The ditty above is another consequence of my walks, undertaken for health reasons. In getting up some speed, rather than slouching along, I started counting my steps. One, two, one two, one two, one, two, one, two, one, two—one, two, three. The rhythm was pleasing and, thinking about it, using my fingers to keep the order, I saw that this makes two lines, one of eight and one of seven beats. Later we were playing a game of My Word. I got done first and, while waiting for Brigitte to guess my challenging secret word, ALFRESCO, I played with the rhythms produced in my walk and managed the above before she triumphantly solved the puzzle. I've joined the eights and sevens into single lines to save space, I suppose. Conserving resources? For people in whom the poem's title does not immediately produce echoes, I recommend further elucidation here.

Monday, June 1, 2009


For a while of late I’ve been thinking about layers in culture. Such thoughts occur when I’m away from the artificial stimulations of the media, engaged in the relatively boring chores of just plain living. Writing about the noosphere is in part responsible for such reflections. Well, today, I felt that sense sharply intensified. An old friend of ours is retiring from Gale Research, the publisher, after thirty-some-odd years of service as a reference book editor. Brigitte and I were invited to make contributions to a book. Our friend will get that object as a parting gift at the ceremonies of departure.

The past, and that layer beneath the hype, thickened and densified as I wrote my contribution—and read the words that flowed from my fingers spontaneously. And with it came the realization that life sucked clear of the fogs and dusts of the swirling noosphere hasn’t changed very much at all since—to pick a year at random—1955. That’s the layer where people get married and grow old, where children take piano lessons and adults participate in choirs, where rugby is played and dogs are walked, where jobs are sought, gotten, and grow into careers.

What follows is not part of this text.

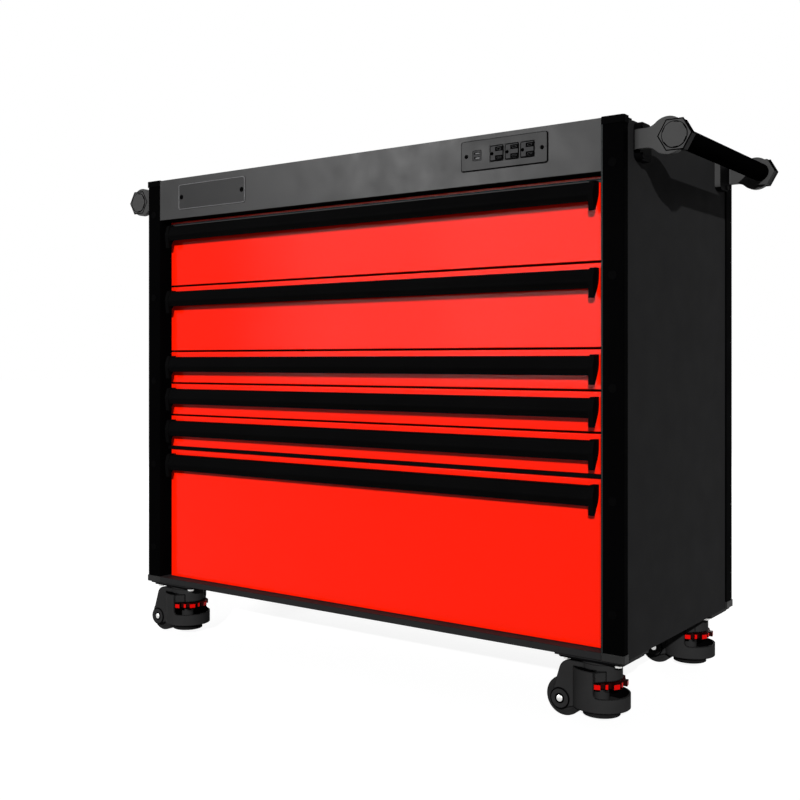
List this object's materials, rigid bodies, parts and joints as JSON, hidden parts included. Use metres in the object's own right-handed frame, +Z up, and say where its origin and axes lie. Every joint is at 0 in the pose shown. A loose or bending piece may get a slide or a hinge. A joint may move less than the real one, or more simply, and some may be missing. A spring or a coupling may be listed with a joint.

The differences we observe down at this level are really trivial. We remember the changes that came and seemed transforming—because the human mind is always alert and eager to adapt. But on reflection the qualities that mattered then still matter, and the blunt fact is that you rapidly get used to things like Xerography, electric typewriters and calculators, to computers, internets, and digital TV—but something must me produced to be copied, the words have to be good before you type them, the numbers can be scary whether you tote them up by pen or keystrokes, the news reached us then as now, and our minds have become steeled against them and grow ever more resistant the faster the hail rattles down on the tin roof. And the news are much the same—as we can prove by demanding of the genii that it summon up old archives. Amazing how intensely people once felt about matters long since forgotten…

Boredom is good. It reminds you of values. You realize that beneath the raging storms of change, culture endures. It isn’t left untouched by all that stuff rushing about in the invisible electromagnetic flux, but that too we get used to. Gale Research. It was a wholly owned, relatively small, but very prestigious reference book company still headed, when we encountered it, by its founder. Our friend already worked there then. The company was twice sold since, first to the Canadian publishing giant Thomson, then spun off to Cengage Learning. Managements came and went. Slogans flourished like mushrooms and wilted almost instantly. One new enthusiasm after the other was organized in, organized out, in-sourced, out-sourced—and endured. All this hoopla caused a lot of laughter, down there, in ordinary life. And things went on, adapting, struggling, battling—as they had long before we became members of the publishing tribe. At the working level things endure. Some things must. And will. As Martha Stewart would say, It’s a good thing.